Task to carry out: Print out the entries below with no edits.
[Begin Records to use]
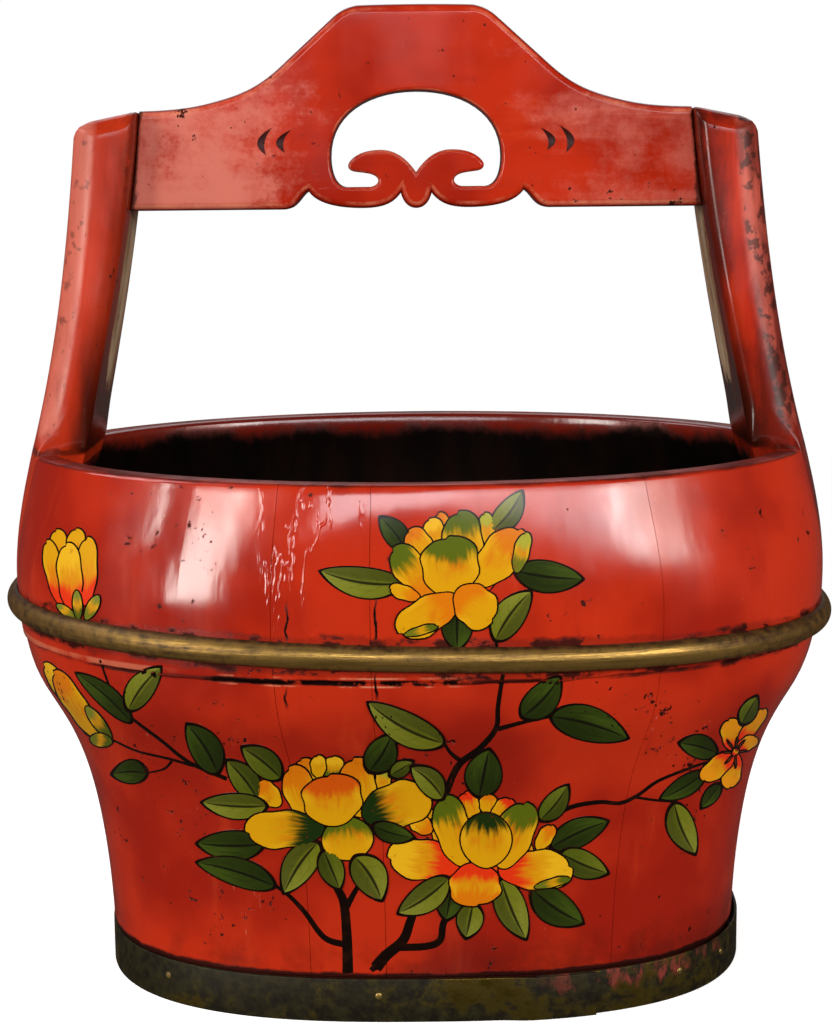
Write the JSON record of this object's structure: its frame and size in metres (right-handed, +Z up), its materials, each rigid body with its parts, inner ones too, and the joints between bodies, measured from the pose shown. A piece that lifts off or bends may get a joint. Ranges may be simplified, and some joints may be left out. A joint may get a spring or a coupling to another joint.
{
  "type": "wooden food bucket",
  "caption": "Oval staved wooden food bucket with tall end posts, a carved carrying bar, a belly hoop and a foot band.",
  "frame": {"origin": "middle of the foot, on the ground", "axes": "+X along the length, to the right seen from the painted front; +Y to the back; +Z up"},
  "size_m": [0.381, 0.292, 0.4353],
  "materials": {
    "red_lacquer": "glossy worn vermilion lacquer with a painted flower-and-branch ornament",
    "hoop_bronze": "aged, rubbed brighter in front, dark at the ends",
    "band_bronze": "dark, mottled green and gold",
    "nail_brass": "dull",
    "bare_fir": "bare, darkened with age",
    "bamboo": "bare"
  },
  "bodies": {
    "root": {"stave_01": "red_lacquer", "stave_02": "red_lacquer", "stave_03": "red_lacquer", "stave_04": "red_lacquer", "stave_05": "red_lacquer", "stave_06": "red_lacquer", "stave_07": "red_lacquer", "stave_08": "red_lacquer", "stave_09": "red_lacquer", "stave_10": "red_lacquer", "stave_11": "red_lacquer", "stave_12": "red_lacquer", "stave_13": "red_lacquer", "stave_14": "red_lacquer", "stave_15": "red_lacquer", "stave_16": "red_lacquer", "stave_17": "red_lacquer", "stave_18": "red_lacquer", "stave_19": "red_lacquer", "stave_20": "red_lacquer", "stave_21": "red_lacquer", "stave_22": "red_lacquer", "post_right": "red_lacquer", "post_left": "red_lacquer", "crossbar": "red_lacquer", "belly_hoop": "hoop_bronze", "foot_band": "band_bronze", "foot_nail_1": "nail_brass", "foot_nail_2": "nail_brass", "foot_nail_3": "nail_brass", "foot_nail_4": "nail_brass", "foot_nail_5": "nail_brass", "foot_nail_6": "nail_brass", "foot_nail_7": "nail_brass", "foot_nail_8": "nail_brass", "bottom_board_1": "bare_fir", "bottom_board_2": "bare_fir", "bottom_board_3": "bare_fir", "bottom_board_4": "bare_fir", "bottom_peg_1": "bamboo", "bottom_peg_2": "bamboo", "bottom_peg_3": "bamboo", "bottom_peg_4": "bamboo", "bottom_peg_5": "bamboo", "bottom_peg_6": "bamboo"}
  },
  "joints": []
}
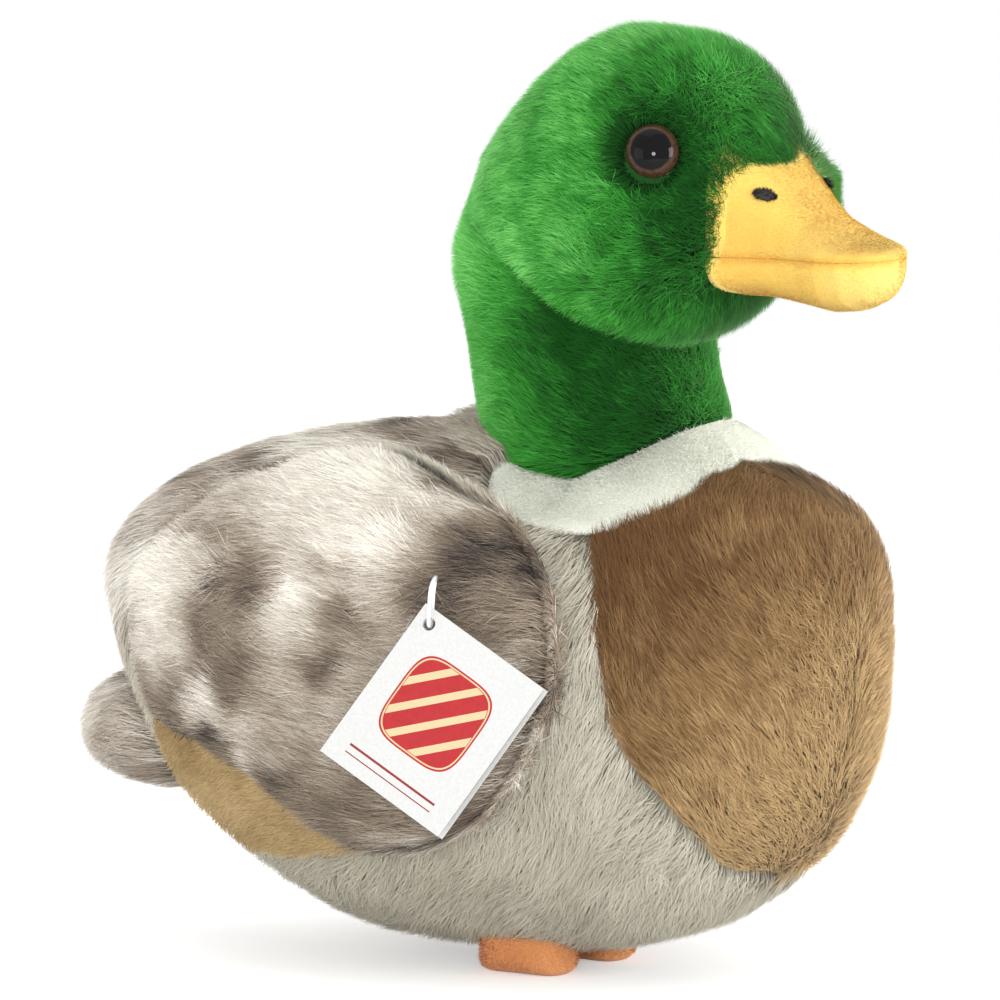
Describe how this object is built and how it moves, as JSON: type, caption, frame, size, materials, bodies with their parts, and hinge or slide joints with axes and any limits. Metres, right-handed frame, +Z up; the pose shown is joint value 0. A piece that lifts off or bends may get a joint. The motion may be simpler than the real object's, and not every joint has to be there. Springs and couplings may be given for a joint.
{
  "type": "plush duck",
  "caption": "Plush mallard drake sitting low on padded feet, with a panelled body, lifting wings, tail, flared collar, long neck, round head, velour bill, glossy eyes and a folded swing tag.",
  "frame": {"origin": "middle of the whole box, swing tag and all, at the height of the soles", "axes": "+Z up, the duck faces -Y, its right wing and the swing tag are on -X; its plane of symmetry is x = 8.5 mm"},
  "size_m": [0.1648, 0.2262, 0.2317],
  "materials": {
    "head": "green pile, combed back, with pale tips",
    "collar": "white short velour",
    "breast": "brown pile, combed down",
    "belly": "pale grey pile, combed down",
    "mottled": "white, grey and brown mottled long pile, combed to the rear",
    "tan": "tan short pile",
    "bill": "yellow short velour",
    "foot": "orange short velour",
    "thread": "black embroidery thread",
    "eye": "glossy, black pupil in a brown ring",
    "washer": "white moulded plastic",
    "stuffing": "loose polyester filling",
    "card": "white card",
    "loop": "clear white thin plastic"
  },
  "bodies": {
    "duck": {"body_stuffing": "stuffing", "breast_right": "breast", "breast_left": "breast", "back": "mottled", "belly": "belly", "neck": "head", "collar": "collar", "head": "head", "head_and_neck_stuffing": "stuffing", "upper_bill": "bill", "lower_bill": "bill", "nostril_right": "thread", "nostril_left": "thread", "eye_right": "eye", "eye_left": "eye", "eye_washer_right": "washer", "eye_washer_left": "washer", "tail": "mottled", "tail_stuffing": "stuffing", "foot_right": "foot", "foot_left": "foot"},
    "wing_right": {"wing_right_lining": "tan", "wing_right_wadding": "stuffing", "wing_right_cover": "mottled"},
    "wing_left": {"wing_left_lining": "tan", "wing_left_wadding": "stuffing", "wing_left_cover": "mottled"},
    "tag_loop": {"tag_loop": "loop"},
    "tag": {"tag_back_leaf": "card"},
    "tag_leaf": {"tag_front_leaf": "card"}
  },
  "joints": [
    {"name": "wing_right_lift", "type": "hinge", "parent": "duck", "child": "wing_right", "pos_m": [-0.0245, 0.002, 0.12821], "axis": [0, 1, 0], "range_deg": [0, 60]},
    {"name": "wing_left_lift", "type": "hinge", "parent": "duck", "child": "wing_left", "pos_m": [0.0415, 0.002, 0.12821], "axis": [0, -1, 0], "range_deg": [0, 60]},
    {"name": "tag_loop_lift", "type": "hinge", "parent": "wing_right", "child": "tag_loop", "pos_m": [-0.05929, -0.02559, 0.10418], "axis": [-0.342, 0.9397, 0], "range_deg": [0, 70]},
    {"name": "tag_swing", "type": "hinge", "parent": "tag_loop", "child": "tag", "pos_m": [-0.06537, -0.0278, 0.0935], "axis": [-0.9033, -0.3288, 0.2756], "range_deg": [-45, 45]},
    {"name": "tag_open", "type": "hinge", "parent": "tag", "child": "tag_leaf", "pos_m": [-0.06629, -0.02474, 0.0956], "axis": [-0.4035, 0.4328, -0.8061], "range_deg": [-4, 10], "stiffness_Nm_per_rad": 0.01}
  ]
}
[End Records to use]
Task solution:
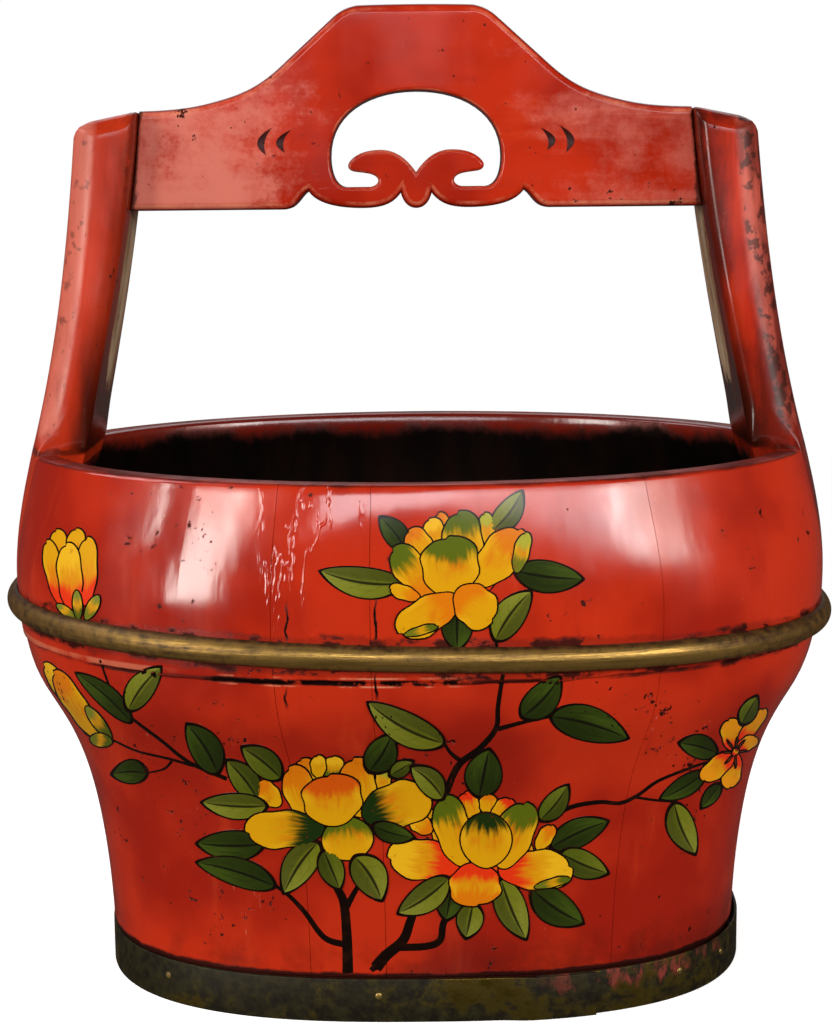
Write the JSON record of this object's structure: its frame and size in metres (right-handed, +Z up), its materials, each rigid body with its parts, inner ones too, and the joints between bodies, measured from the pose shown. A piece that lifts off or bends may get a joint. Ranges may be simplified, and some joints may be left out. A joint may get a spring or a coupling to another joint.
{
  "type": "wooden food bucket",
  "caption": "Oval staved wooden food bucket with tall end posts, a carved carrying bar, a belly hoop and a foot band.",
  "frame": {"origin": "middle of the foot, on the ground", "axes": "+X along the length, to the right seen from the painted front; +Y to the back; +Z up"},
  "size_m": [0.381, 0.292, 0.4353],
  "materials": {
    "red_lacquer": "glossy worn vermilion lacquer with a painted flower-and-branch ornament",
    "hoop_bronze": "aged, rubbed brighter in front, dark at the ends",
    "band_bronze": "dark, mottled green and gold",
    "nail_brass": "dull",
    "bare_fir": "bare, darkened with age",
    "bamboo": "bare"
  },
  "bodies": {
    "root": {"stave_01": "red_lacquer", "stave_02": "red_lacquer", "stave_03": "red_lacquer", "stave_04": "red_lacquer", "stave_05": "red_lacquer", "stave_06": "red_lacquer", "stave_07": "red_lacquer", "stave_08": "red_lacquer", "stave_09": "red_lacquer", "stave_10": "red_lacquer", "stave_11": "red_lacquer", "stave_12": "red_lacquer", "stave_13": "red_lacquer", "stave_14": "red_lacquer", "stave_15": "red_lacquer", "stave_16": "red_lacquer", "stave_17": "red_lacquer", "stave_18": "red_lacquer", "stave_19": "red_lacquer", "stave_20": "red_lacquer", "stave_21": "red_lacquer", "stave_22": "red_lacquer", "post_right": "red_lacquer", "post_left": "red_lacquer", "crossbar": "red_lacquer", "belly_hoop": "hoop_bronze", "foot_band": "band_bronze", "foot_nail_1": "nail_brass", "foot_nail_2": "nail_brass", "foot_nail_3": "nail_brass", "foot_nail_4": "nail_brass", "foot_nail_5": "nail_brass", "foot_nail_6": "nail_brass", "foot_nail_7": "nail_brass", "foot_nail_8": "nail_brass", "bottom_board_1": "bare_fir", "bottom_board_2": "bare_fir", "bottom_board_3": "bare_fir", "bottom_board_4": "bare_fir", "bottom_peg_1": "bamboo", "bottom_peg_2": "bamboo", "bottom_peg_3": "bamboo", "bottom_peg_4": "bamboo", "bottom_peg_5": "bamboo", "bottom_peg_6": "bamboo"}
  },
  "joints": []
}
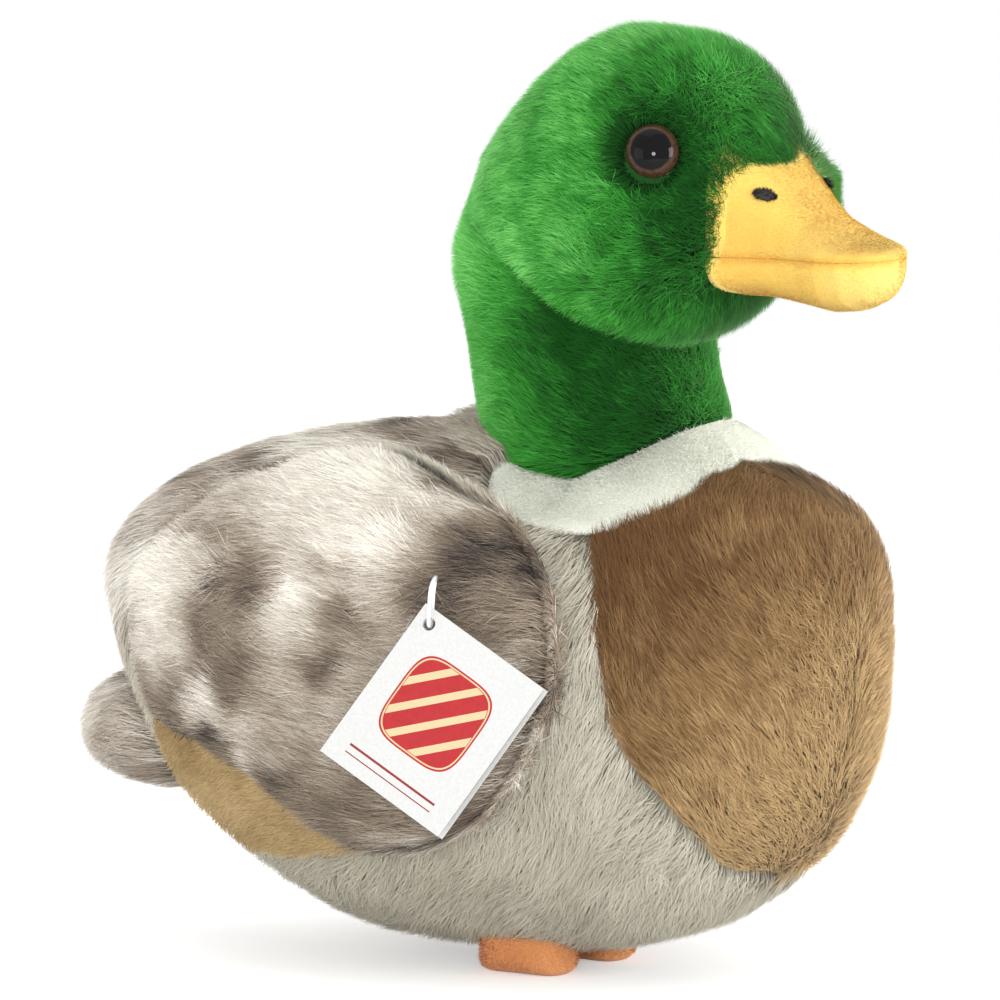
Describe how this object is built and how it moves, as JSON: type, caption, frame, size, materials, bodies with their parts, and hinge or slide joints with axes and any limits. Metres, right-handed frame, +Z up; the pose shown is joint value 0. A piece that lifts off or bends may get a joint. The motion may be simpler than the real object's, and not every joint has to be there. Springs and couplings may be given for a joint.
{
  "type": "plush duck",
  "caption": "Plush mallard drake sitting low on padded feet, with a panelled body, lifting wings, tail, flared collar, long neck, round head, velour bill, glossy eyes and a folded swing tag.",
  "frame": {"origin": "middle of the whole box, swing tag and all, at the height of the soles", "axes": "+Z up, the duck faces -Y, its right wing and the swing tag are on -X; its plane of symmetry is x = 8.5 mm"},
  "size_m": [0.1648, 0.2262, 0.2317],
  "materials": {
    "head": "green pile, combed back, with pale tips",
    "collar": "white short velour",
    "breast": "brown pile, combed down",
    "belly": "pale grey pile, combed down",
    "mottled": "white, grey and brown mottled long pile, combed to the rear",
    "tan": "tan short pile",
    "bill": "yellow short velour",
    "foot": "orange short velour",
    "thread": "black embroidery thread",
    "eye": "glossy, black pupil in a brown ring",
    "washer": "white moulded plastic",
    "stuffing": "loose polyester filling",
    "card": "white card",
    "loop": "clear white thin plastic"
  },
  "bodies": {
    "duck": {"body_stuffing": "stuffing", "breast_right": "breast", "breast_left": "breast", "back": "mottled", "belly": "belly", "neck": "head", "collar": "collar", "head": "head", "head_and_neck_stuffing": "stuffing", "upper_bill": "bill", "lower_bill": "bill", "nostril_right": "thread", "nostril_left": "thread", "eye_right": "eye", "eye_left": "eye", "eye_washer_right": "washer", "eye_washer_left": "washer", "tail": "mottled", "tail_stuffing": "stuffing", "foot_right": "foot", "foot_left": "foot"},
    "wing_right": {"wing_right_lining": "tan", "wing_right_wadding": "stuffing", "wing_right_cover": "mottled"},
    "wing_left": {"wing_left_lining": "tan", "wing_left_wadding": "stuffing", "wing_left_cover": "mottled"},
    "tag_loop": {"tag_loop": "loop"},
    "tag": {"tag_back_leaf": "card"},
    "tag_leaf": {"tag_front_leaf": "card"}
  },
  "joints": [
    {"name": "wing_right_lift", "type": "hinge", "parent": "duck", "child": "wing_right", "pos_m": [-0.0245, 0.002, 0.12821], "axis": [0, 1, 0], "range_deg": [0, 60]},
    {"name": "wing_left_lift", "type": "hinge", "parent": "duck", "child": "wing_left", "pos_m": [0.0415, 0.002, 0.12821], "axis": [0, -1, 0], "range_deg": [0, 60]},
    {"name": "tag_loop_lift", "type": "hinge", "parent": "wing_right", "child": "tag_loop", "pos_m": [-0.05929, -0.02559, 0.10418], "axis": [-0.342, 0.9397, 0], "range_deg": [0, 70]},
    {"name": "tag_swing", "type": "hinge", "parent": "tag_loop", "child": "tag", "pos_m": [-0.06537, -0.0278, 0.0935], "axis": [-0.9033, -0.3288, 0.2756], "range_deg": [-45, 45]},
    {"name": "tag_open", "type": "hinge", "parent": "tag", "child": "tag_leaf", "pos_m": [-0.06629, -0.02474, 0.0956], "axis": [-0.4035, 0.4328, -0.8061], "range_deg": [-4, 10], "stiffness_Nm_per_rad": 0.01}
  ]
}